# [WHAT TO WORK ON]
Wherever "Vector" appears in a line, list that line.

# [SUPPLIED DATA]

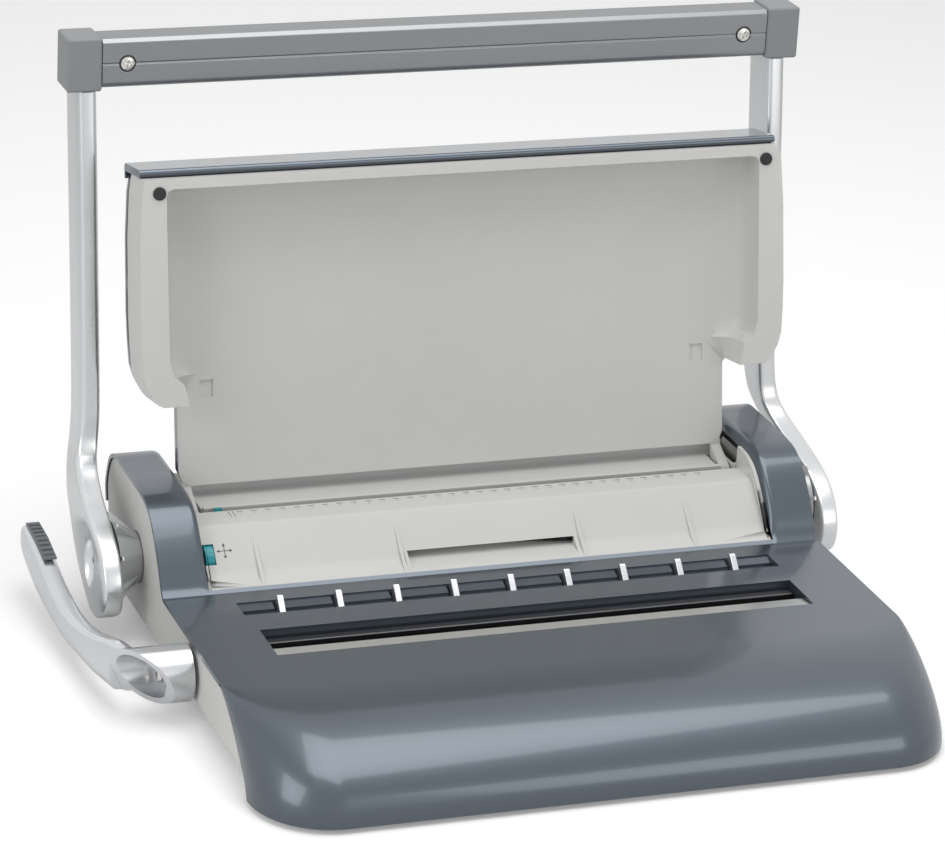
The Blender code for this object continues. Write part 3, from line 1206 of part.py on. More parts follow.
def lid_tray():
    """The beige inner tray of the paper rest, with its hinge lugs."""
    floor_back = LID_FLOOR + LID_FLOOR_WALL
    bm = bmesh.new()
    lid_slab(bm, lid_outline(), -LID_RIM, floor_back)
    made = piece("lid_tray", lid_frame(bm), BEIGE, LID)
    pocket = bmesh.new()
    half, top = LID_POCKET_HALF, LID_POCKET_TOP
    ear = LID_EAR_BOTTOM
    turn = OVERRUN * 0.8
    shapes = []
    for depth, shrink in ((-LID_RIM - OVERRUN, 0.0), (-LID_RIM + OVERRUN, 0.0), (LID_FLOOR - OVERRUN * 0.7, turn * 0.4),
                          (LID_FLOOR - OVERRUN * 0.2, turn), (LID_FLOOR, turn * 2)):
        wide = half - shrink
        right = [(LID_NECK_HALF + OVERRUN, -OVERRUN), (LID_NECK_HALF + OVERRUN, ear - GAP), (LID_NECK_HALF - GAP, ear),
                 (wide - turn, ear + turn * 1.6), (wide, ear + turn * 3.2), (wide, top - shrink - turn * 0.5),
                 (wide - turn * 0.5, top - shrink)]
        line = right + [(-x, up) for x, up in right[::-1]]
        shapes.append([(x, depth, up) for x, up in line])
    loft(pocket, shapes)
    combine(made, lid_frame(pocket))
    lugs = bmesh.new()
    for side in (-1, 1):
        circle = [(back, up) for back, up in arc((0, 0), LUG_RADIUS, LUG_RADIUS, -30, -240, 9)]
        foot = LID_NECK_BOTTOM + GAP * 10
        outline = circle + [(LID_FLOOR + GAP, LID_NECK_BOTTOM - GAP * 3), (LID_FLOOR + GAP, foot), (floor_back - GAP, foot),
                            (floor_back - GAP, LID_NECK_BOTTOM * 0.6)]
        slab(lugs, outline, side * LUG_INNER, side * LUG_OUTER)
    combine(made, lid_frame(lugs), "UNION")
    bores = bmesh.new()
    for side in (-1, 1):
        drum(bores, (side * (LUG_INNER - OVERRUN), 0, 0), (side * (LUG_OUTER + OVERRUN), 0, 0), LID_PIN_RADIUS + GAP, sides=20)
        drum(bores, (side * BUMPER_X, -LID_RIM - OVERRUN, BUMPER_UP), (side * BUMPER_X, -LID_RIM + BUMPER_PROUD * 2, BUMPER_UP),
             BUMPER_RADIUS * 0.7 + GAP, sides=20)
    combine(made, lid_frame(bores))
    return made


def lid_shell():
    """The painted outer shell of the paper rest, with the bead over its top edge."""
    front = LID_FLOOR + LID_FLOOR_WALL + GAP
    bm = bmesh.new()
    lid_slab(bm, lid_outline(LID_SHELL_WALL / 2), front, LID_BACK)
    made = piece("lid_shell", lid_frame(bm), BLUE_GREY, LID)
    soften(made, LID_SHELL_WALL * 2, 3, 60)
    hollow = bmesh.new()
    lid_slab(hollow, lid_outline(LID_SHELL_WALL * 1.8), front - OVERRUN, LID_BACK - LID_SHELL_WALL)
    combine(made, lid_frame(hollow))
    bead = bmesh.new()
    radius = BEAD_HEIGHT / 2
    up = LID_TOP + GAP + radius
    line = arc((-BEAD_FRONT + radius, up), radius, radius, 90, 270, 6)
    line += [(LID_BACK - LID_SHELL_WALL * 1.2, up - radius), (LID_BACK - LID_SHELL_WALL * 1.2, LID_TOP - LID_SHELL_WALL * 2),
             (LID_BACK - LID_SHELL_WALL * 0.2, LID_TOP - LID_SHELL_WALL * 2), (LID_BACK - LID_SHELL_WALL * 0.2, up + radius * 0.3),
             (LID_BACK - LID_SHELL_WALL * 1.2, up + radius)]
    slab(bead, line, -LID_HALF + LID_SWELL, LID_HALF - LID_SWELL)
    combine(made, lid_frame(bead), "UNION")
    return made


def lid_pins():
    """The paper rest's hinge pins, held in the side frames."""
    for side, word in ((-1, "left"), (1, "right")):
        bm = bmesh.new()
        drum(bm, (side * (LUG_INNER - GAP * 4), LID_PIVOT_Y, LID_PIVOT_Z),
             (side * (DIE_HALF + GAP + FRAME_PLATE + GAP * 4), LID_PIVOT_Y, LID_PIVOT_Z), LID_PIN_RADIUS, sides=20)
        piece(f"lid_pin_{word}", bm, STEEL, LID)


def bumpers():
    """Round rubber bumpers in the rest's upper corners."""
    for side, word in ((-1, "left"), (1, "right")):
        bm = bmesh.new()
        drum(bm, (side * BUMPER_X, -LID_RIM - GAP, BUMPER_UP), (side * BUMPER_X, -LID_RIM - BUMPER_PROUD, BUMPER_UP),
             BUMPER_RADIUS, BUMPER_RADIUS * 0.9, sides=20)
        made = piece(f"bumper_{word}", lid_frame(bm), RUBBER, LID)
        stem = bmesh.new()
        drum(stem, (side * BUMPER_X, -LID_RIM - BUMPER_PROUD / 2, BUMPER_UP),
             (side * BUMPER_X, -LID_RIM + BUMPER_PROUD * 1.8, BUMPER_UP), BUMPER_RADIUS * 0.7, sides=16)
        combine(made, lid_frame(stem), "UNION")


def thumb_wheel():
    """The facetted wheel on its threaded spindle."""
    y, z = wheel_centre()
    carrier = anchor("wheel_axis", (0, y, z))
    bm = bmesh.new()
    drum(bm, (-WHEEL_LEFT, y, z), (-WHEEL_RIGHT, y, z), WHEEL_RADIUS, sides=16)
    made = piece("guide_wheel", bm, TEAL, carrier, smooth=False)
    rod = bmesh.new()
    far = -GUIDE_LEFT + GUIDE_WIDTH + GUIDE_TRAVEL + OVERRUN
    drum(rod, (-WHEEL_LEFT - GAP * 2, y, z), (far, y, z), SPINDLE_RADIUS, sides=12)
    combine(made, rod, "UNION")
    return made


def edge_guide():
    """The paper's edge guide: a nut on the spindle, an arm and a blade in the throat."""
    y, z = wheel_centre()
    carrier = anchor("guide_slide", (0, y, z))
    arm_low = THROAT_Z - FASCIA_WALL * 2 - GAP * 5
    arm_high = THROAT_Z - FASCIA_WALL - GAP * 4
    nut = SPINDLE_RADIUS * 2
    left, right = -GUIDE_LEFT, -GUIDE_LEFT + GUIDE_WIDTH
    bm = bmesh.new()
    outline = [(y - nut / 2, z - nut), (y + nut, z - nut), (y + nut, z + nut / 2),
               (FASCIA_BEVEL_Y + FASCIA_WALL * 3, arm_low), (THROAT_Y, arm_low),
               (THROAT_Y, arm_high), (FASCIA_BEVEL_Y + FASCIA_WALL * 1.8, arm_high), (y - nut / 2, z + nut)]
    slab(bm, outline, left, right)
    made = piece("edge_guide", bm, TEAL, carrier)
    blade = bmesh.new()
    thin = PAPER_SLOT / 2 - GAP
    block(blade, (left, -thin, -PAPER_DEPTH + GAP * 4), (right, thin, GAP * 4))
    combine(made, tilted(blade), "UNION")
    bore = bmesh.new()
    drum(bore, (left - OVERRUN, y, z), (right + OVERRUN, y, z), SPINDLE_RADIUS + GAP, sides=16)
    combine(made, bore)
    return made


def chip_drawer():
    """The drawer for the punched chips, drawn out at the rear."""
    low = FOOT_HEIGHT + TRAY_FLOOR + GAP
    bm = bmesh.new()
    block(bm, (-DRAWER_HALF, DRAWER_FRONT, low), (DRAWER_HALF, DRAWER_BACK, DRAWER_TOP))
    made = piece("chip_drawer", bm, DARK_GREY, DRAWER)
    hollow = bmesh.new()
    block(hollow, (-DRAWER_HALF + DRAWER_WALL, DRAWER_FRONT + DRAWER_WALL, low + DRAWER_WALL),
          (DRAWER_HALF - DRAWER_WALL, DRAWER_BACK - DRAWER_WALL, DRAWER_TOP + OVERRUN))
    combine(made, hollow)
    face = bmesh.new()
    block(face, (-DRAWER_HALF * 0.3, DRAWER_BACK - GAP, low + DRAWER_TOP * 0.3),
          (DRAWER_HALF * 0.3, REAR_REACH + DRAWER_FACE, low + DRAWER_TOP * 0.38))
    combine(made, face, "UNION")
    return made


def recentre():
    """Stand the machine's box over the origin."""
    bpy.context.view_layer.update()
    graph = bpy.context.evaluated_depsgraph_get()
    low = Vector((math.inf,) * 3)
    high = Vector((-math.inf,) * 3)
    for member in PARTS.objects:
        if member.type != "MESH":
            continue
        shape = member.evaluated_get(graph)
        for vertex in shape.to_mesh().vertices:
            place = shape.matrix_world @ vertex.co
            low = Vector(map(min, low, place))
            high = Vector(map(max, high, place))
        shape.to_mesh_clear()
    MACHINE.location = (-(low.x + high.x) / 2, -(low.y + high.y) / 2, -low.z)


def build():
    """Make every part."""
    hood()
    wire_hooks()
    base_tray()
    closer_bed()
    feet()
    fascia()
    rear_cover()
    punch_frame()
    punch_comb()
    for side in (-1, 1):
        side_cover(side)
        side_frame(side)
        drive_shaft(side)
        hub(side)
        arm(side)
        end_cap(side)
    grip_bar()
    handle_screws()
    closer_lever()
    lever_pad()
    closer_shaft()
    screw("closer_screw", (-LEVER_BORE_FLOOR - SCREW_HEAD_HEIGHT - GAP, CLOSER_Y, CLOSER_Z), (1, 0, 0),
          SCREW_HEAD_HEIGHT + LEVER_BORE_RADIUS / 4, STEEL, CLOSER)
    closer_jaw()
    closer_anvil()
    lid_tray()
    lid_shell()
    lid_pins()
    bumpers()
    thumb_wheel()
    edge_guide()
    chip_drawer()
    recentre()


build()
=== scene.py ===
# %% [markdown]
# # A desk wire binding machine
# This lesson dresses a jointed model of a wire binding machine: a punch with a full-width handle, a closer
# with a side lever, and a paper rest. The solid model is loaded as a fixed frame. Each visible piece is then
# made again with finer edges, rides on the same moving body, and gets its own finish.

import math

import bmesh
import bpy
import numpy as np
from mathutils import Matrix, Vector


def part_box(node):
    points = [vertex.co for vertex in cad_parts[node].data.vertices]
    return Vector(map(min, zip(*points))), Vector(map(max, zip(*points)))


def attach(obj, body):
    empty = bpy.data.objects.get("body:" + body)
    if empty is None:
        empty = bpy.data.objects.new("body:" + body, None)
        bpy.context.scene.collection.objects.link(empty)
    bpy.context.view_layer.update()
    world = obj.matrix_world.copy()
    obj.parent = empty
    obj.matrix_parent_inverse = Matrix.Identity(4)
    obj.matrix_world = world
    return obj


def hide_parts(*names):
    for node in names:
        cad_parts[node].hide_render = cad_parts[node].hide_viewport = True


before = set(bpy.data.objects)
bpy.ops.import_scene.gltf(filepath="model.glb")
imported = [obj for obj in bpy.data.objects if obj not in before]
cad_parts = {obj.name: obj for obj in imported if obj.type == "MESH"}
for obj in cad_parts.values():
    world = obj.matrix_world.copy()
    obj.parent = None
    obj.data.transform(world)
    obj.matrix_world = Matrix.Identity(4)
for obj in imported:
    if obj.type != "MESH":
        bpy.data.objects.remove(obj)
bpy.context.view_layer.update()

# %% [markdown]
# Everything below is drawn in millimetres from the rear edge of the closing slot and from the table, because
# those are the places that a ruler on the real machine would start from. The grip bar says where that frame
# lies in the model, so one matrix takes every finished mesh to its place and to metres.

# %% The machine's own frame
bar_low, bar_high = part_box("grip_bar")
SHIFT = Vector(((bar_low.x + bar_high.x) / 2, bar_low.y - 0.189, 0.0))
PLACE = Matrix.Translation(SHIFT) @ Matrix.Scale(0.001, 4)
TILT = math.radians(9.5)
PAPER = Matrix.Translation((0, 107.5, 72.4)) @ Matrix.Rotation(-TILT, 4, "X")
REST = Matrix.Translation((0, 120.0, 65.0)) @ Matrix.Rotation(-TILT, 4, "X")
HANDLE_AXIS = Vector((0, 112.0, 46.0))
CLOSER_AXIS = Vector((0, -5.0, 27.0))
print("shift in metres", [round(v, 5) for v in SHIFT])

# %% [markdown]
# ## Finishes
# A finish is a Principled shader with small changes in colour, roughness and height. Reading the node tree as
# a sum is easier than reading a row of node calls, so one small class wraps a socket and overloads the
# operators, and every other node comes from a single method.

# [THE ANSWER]
    low = Vector((math.inf,) * 3)
    high = Vector((-math.inf,) * 3)
            low = Vector(map(min, low, place))
            high = Vector(map(max, high, place))
from mathutils import Matrix, Vector
    return Vector(map(min, zip(*points))), Vector(map(max, zip(*points)))
SHIFT = Vector(((bar_low.x + bar_high.x) / 2, bar_low.y - 0.189, 0.0))
HANDLE_AXIS = Vector((0, 112.0, 46.0))
CLOSER_AXIS = Vector((0, -5.0, 27.0))